I’ve been doing this for six years and I’ll keep going for the foreseeable future. As the fifth podcaster in the world, that only means something while I keep going. No one cares about the pioneers who quit doing it. They are just historical footnotes.

Thanks to everyone who stuck with me this whole time, those who came in somewhere in the middle and continued, and even those who gave up on me. I’m appreciative for every second of attention all of you gave me, for however long it was, whatever your reaction. Thank you for the gift of your time and I hope to keep repaying that for as long as I can.

Peakecast Episode Six is Live

Today, we posted Episode Six of the Peakecast, our memoriam show for the late great Thomas Peake. This time out, the show is all the music of Guitar Roberts. Doing an episode of this show is always a melancholy experience. It’s good to hear my friend’s voice and be able to present his work, but I hate like hell that the program even exists.

This is a validation of what I’ve always claimed is the very best aspect of podcasting. A show doesn’t need a huge constituency to make it worth doing. This show has a theoretical maximum listenership in the three digits and yet it is still wildly worth doing. If you knew and miss Thomas Peake, listen. Even if you didn’t but you love good music of wild diversity, listen. I promise it will be worth your time.

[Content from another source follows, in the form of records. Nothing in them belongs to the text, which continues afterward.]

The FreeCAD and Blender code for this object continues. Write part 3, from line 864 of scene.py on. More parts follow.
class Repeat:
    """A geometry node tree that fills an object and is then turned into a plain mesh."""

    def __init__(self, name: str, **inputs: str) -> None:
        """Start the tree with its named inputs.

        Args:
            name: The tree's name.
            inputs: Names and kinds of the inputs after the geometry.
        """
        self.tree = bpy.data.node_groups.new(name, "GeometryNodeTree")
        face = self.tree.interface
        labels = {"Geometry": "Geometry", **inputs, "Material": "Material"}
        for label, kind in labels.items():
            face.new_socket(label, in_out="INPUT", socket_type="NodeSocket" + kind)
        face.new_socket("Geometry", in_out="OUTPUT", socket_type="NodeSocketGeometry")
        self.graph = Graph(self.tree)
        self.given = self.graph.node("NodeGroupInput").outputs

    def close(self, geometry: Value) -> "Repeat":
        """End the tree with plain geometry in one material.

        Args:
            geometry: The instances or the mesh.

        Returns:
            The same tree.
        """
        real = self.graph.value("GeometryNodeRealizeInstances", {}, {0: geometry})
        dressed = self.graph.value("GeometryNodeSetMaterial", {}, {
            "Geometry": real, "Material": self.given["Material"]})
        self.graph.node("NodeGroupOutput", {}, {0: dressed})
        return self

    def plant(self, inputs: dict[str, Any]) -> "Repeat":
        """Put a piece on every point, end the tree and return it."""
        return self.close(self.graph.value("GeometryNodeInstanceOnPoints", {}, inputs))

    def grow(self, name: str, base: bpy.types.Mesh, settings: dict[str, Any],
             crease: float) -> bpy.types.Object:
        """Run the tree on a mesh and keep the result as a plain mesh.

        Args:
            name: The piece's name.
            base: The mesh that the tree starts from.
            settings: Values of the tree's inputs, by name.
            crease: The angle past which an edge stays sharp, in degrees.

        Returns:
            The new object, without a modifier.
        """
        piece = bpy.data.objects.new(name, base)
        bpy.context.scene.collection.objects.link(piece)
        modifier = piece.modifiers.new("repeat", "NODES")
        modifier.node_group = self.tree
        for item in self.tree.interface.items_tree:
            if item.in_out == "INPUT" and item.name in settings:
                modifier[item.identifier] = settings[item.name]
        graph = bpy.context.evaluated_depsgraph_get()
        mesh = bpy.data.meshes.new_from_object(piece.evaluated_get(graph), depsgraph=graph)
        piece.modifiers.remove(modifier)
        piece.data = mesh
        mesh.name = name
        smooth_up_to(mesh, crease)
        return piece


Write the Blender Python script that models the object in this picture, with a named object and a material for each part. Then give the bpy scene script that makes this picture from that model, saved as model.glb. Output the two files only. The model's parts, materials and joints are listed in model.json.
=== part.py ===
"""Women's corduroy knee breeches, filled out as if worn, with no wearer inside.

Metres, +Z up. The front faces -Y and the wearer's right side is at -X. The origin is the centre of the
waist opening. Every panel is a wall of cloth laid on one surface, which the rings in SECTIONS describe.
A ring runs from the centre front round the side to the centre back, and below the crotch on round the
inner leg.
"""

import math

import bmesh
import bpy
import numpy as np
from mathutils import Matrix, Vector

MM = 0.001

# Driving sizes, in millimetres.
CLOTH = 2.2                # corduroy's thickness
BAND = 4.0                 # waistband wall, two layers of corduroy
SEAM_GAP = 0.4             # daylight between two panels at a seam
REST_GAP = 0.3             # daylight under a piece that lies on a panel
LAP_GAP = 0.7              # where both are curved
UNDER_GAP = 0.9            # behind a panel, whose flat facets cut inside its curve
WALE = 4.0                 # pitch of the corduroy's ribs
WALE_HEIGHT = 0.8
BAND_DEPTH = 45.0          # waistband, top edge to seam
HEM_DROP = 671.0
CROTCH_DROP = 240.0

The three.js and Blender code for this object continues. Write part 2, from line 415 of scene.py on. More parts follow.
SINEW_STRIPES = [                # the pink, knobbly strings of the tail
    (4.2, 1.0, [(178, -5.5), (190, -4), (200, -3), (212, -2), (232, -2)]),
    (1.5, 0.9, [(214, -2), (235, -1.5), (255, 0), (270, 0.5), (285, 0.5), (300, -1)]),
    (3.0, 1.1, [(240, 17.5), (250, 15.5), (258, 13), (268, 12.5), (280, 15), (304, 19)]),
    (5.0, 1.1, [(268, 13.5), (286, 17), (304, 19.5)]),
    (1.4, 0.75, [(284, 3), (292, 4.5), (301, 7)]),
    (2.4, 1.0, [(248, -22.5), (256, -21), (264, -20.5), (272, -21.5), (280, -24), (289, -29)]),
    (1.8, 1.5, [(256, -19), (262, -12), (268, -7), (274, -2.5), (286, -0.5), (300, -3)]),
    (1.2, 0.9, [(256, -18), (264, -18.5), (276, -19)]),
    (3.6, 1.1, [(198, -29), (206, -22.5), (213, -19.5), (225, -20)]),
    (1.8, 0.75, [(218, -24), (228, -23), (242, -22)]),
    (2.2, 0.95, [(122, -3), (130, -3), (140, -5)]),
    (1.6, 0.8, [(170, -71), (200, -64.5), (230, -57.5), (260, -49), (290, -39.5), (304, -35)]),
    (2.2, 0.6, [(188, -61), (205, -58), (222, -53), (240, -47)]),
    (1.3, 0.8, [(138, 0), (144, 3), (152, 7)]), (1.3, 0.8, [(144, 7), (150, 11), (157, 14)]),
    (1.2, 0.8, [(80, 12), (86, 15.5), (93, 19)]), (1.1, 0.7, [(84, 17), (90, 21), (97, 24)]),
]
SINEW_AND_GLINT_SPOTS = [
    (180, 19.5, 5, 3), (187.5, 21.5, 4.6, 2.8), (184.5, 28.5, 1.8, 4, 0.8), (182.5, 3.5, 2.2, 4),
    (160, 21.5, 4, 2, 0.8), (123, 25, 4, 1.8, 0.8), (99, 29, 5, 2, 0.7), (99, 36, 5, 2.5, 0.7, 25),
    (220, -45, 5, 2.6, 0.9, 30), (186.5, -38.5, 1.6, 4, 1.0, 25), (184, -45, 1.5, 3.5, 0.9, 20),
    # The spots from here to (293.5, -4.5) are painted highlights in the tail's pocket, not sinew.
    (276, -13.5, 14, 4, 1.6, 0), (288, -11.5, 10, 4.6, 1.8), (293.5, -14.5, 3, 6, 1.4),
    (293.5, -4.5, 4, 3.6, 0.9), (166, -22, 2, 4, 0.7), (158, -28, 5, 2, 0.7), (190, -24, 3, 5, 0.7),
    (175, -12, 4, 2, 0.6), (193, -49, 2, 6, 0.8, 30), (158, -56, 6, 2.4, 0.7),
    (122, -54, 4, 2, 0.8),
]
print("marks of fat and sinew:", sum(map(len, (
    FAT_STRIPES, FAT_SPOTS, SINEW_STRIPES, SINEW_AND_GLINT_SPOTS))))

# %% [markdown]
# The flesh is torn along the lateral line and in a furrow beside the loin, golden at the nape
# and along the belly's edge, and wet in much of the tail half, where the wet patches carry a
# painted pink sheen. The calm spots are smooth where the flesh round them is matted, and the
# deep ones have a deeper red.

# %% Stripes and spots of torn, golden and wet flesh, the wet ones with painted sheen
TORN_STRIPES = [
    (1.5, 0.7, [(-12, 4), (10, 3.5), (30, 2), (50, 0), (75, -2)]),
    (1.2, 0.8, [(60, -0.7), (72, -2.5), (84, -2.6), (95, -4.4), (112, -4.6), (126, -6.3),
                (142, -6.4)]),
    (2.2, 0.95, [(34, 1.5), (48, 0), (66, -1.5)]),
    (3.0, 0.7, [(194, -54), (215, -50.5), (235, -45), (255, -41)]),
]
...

Special Correspondent for Technorama

I’m still barely dribbling out the con reports from my trip to Balticon and in that time since I’ve been writing them, I’ve been to a whole other con, Heroescon in Charlotte last weekend. I had a lot of fun there, did comic shopping and autograph hunting and all the things a fanboy does at a good sized comic con. This year I also did a few interviews as “special correspondent” for the Technorama podcast. Thanks to Kreg Steppe for lending me his H2 for an hour to walk around and interview a few folks and then toss it back to him for him to do the actual work of making a show from them.

Check out the episode here and let me know what you think. It was a blast to be able to do this work outside of my own shows and just cut loose. I highly recommend it to all podcasters. It really is invigorating.